I can guess the answer to the next question almost before I pose it. What’s his view on molecular gastronomy (simply put, food that’s deconstructed and built up again in a strikingly different avatar) as practised by the likes of British chef Heston Blumenthal and Catalan chef Ferran Adria?

“Not interested,” he grins. “No, thank you. I’ve been to tastings of molecular food that last for four, five hours and I am bored after the first hour. I say it respectfully, because there’s a lot of art going into it. But that’s not how we eat! Seriously, I’d much rather go to a peasant village and eat with my hands than have something that’s been prepared in a laboratory.”

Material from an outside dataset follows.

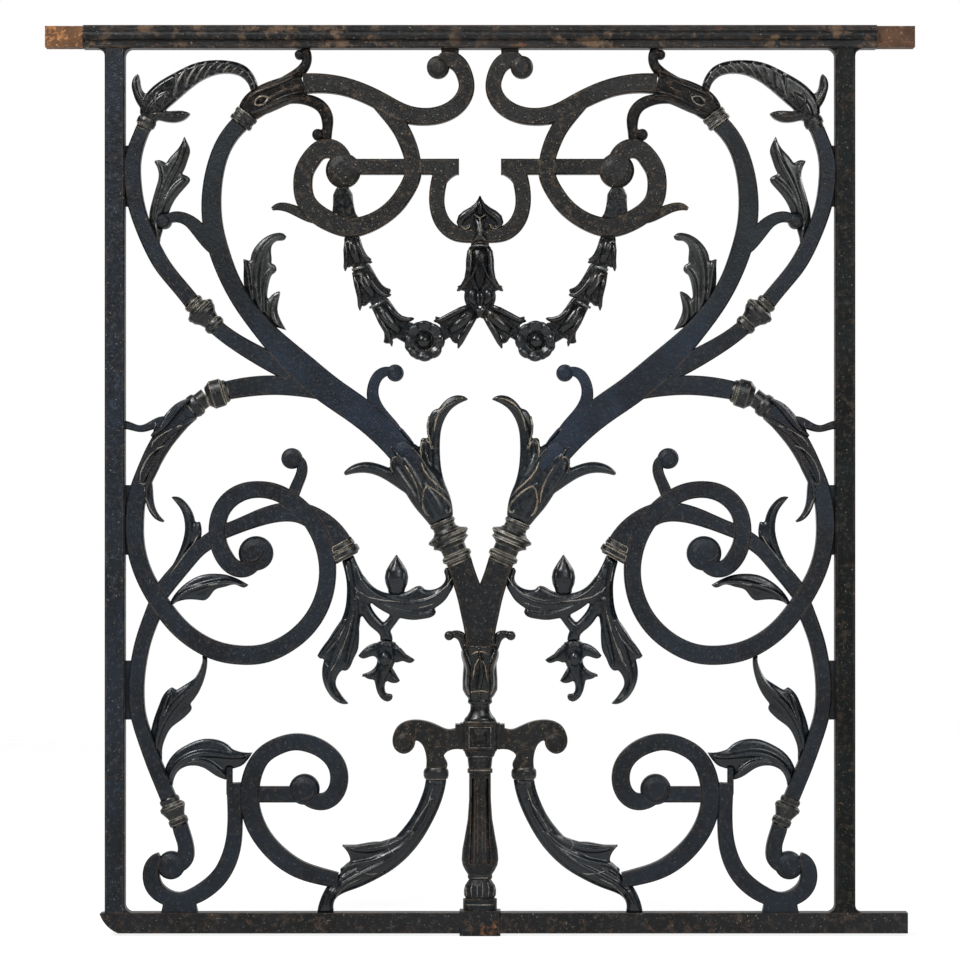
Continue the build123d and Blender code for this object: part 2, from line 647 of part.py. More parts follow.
def finial():
    """Three-lobed leaf that stands in the lyre."""
    left = plate(
        [(480.8, 195), (477, 201), (471, 208), (463, 215), (457.5, 222)],
        [(457.5, 222), (460, 228), (468, 230), (480.8, 230)],
        [(480.8, 230), (480.8, 195)], depth=14)
    return joined(
        left, mirrored(left),
        knob(464.5, 221.5, 5.6, 1), mirrored(knob(464.5, 221.5, 5.6, 1)),
        rib([(480, 196, 2), (480, 205, 10), (480, 214, 14), (480, 222, 9), (480, 236, 3)], depth=23),
        rib([(476, 228, 3), (469, 219, 5), (472, 210, 5), (478, 203, 2)], depth=20),
        rib([(484, 228, 3), (491, 219, 5), (488, 210, 5), (482, 203, 2)], depth=20))


keep("centre_finial", fitted(finial(), "fret_bracket"))

# Leaves of the upper scrolls.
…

The chefs he looks up to are neither famous, nor on TV. “They are just amazingly good cooks,” he says. He mentions Vittorio, a man who runs a small bed and breakfast in the village of Porto Palo in Sicily. “There are no menus and the furniture’s tacky. The place is right on the beach and Vittorio comes up to your table in his shorts and flip flops and says, ‘Here’s the fish I’ve caught today. What do you want to eat?’ And you tell him, just make what you want! It’s amazing food! It’s like eating in his own home!”

He also loves the food in Rafele and Chef Jonathan Waxman’s Barbuto — two Italian restaurants in New York. “It’s nothing fancy,” he says. “Just familiar, comfort food, brilliantly executed.”

Rocco is extremely appreciative of the skills of Indian chefs too. “I have a whole new respect for Indian chefs now,” he says. “There’s far more technique in Indian cooking than in Italian cooking. I always say that Italian cookery is more about assembly.”

His only crib about Indian cuisine is its desserts. “I’ve been here six weeks and I’m not crazy about your desserts,” he says grinning and shaking his head. “They are too sweet and syrupy!”

I tell him that he has to come to Calcutta to savour the sweets of Bengal. He promises that he will. If and when there is a Season 2 of Dolce India, Calcutta and its cuisine will definitely figure in it, he says.

As I take my leave, he folds his hands in a namaskar. It’s clear that Rocco is hooked to the taste of India. And that he will be back for more.